Terminology Curation

:::info Editor's note This section may need to be revised, and/or moved to the Curators Manual. :::

TEv2 assumes that the curated data resides in an existing scope directory, and that curated files are expected to be processable by other tools, including, but not limited to github pages or Docusaurus, which are static site generators for web sites that document all sorts of guidance, specifications, etc. Such a scope directory must be set up in advance.

Thus, whenever a terms-community decided that some contribution is to be included in the part of the corpus that is maintained by that community, the curators of that community are tasked to

  1. create/maintain/update any scope-related administration in the scope directory that is needed for curation, as specified by a Scope Administration File (SAF);
  2. convert that contribution to (a set of) curated files, that comply with the specifications for such files;
  3. store them at the location as designated in the SAF;
  4. generate/update any artifact that the community wants to automatically maintain, which in particular includes the MRG and associated HRG.
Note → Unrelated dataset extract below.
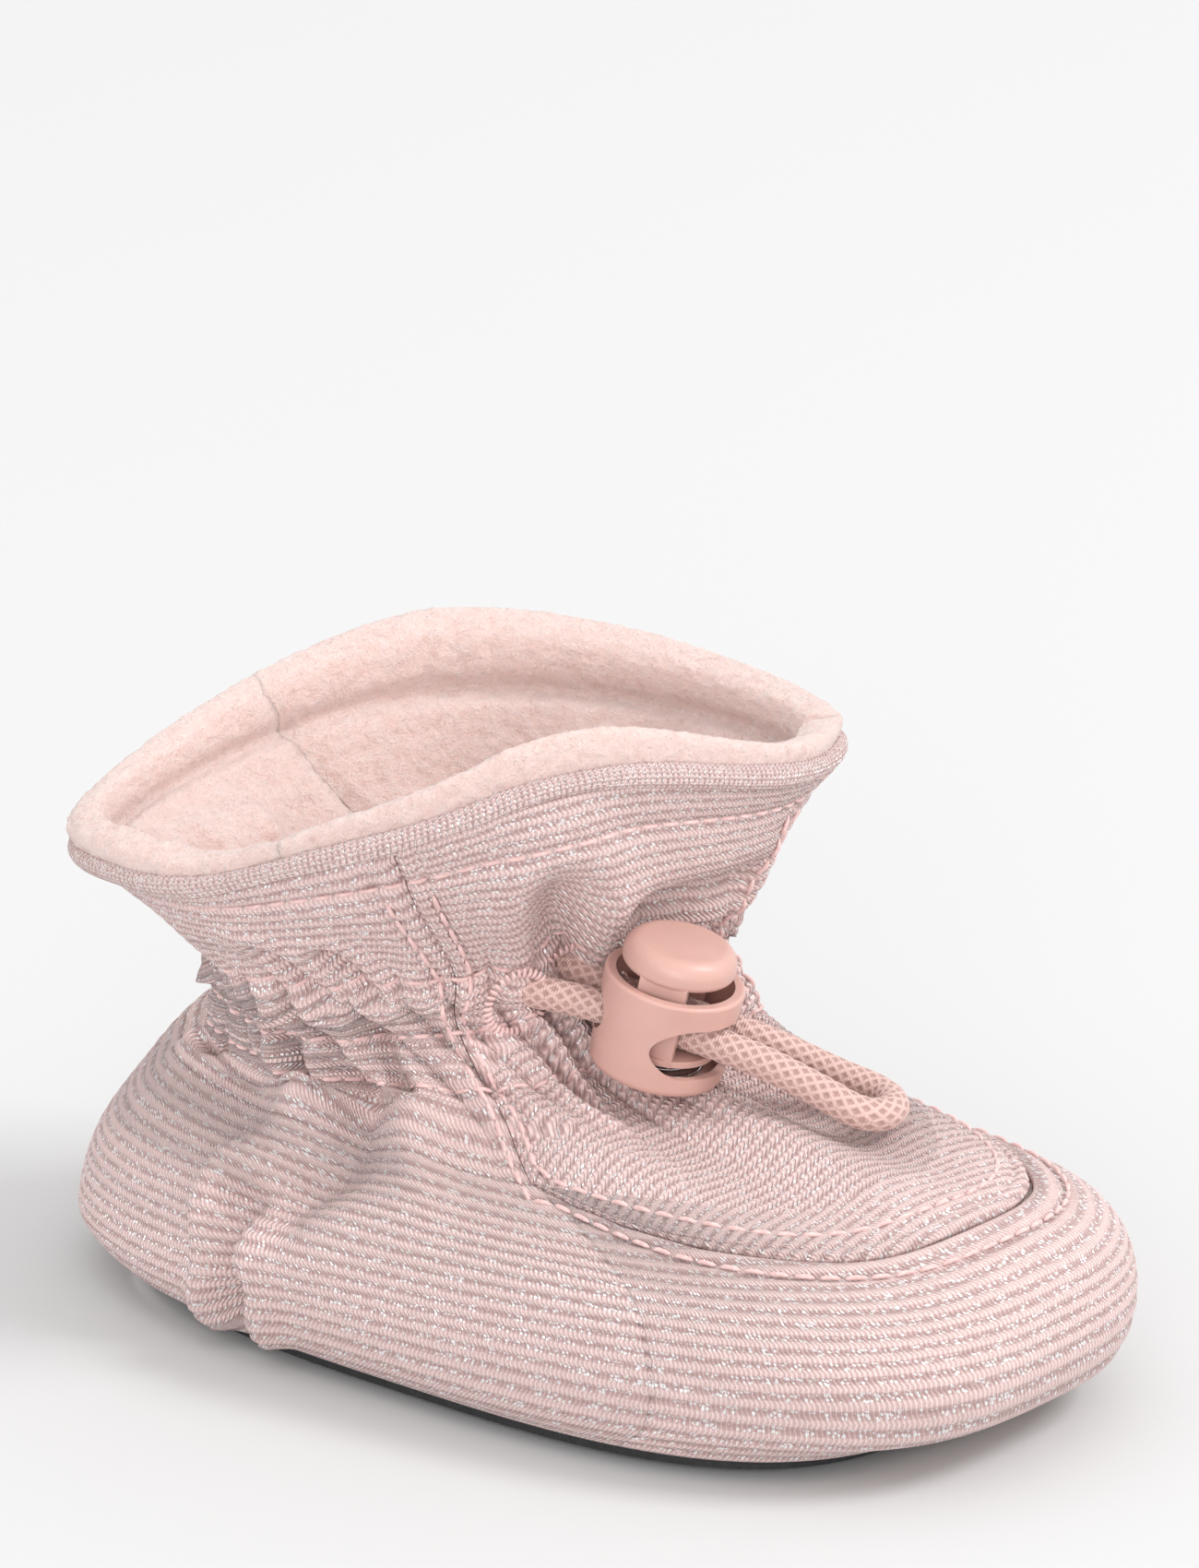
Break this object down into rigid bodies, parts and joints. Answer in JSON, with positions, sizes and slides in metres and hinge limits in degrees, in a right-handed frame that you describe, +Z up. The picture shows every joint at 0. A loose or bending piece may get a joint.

This document provides an overview of the knowledge that curators may need to perform this task, which can be broken up in the following parts:

  1. Setup/installation of a scope directory that is suitable for working with TEv2, and the creation of a SAF.

  2. Curation of terminological contributions. This requires knowledge about the file structure of curated file.

  3. generation of terminological artifacts. It is typical for a terms community to want to have a glossary of the terms they either have defined themselves, or are defined elsewhere but are to be used within that community. However, other artifacts may be generated as well (a dictionary, white papers, etc.) - this is all up to the community.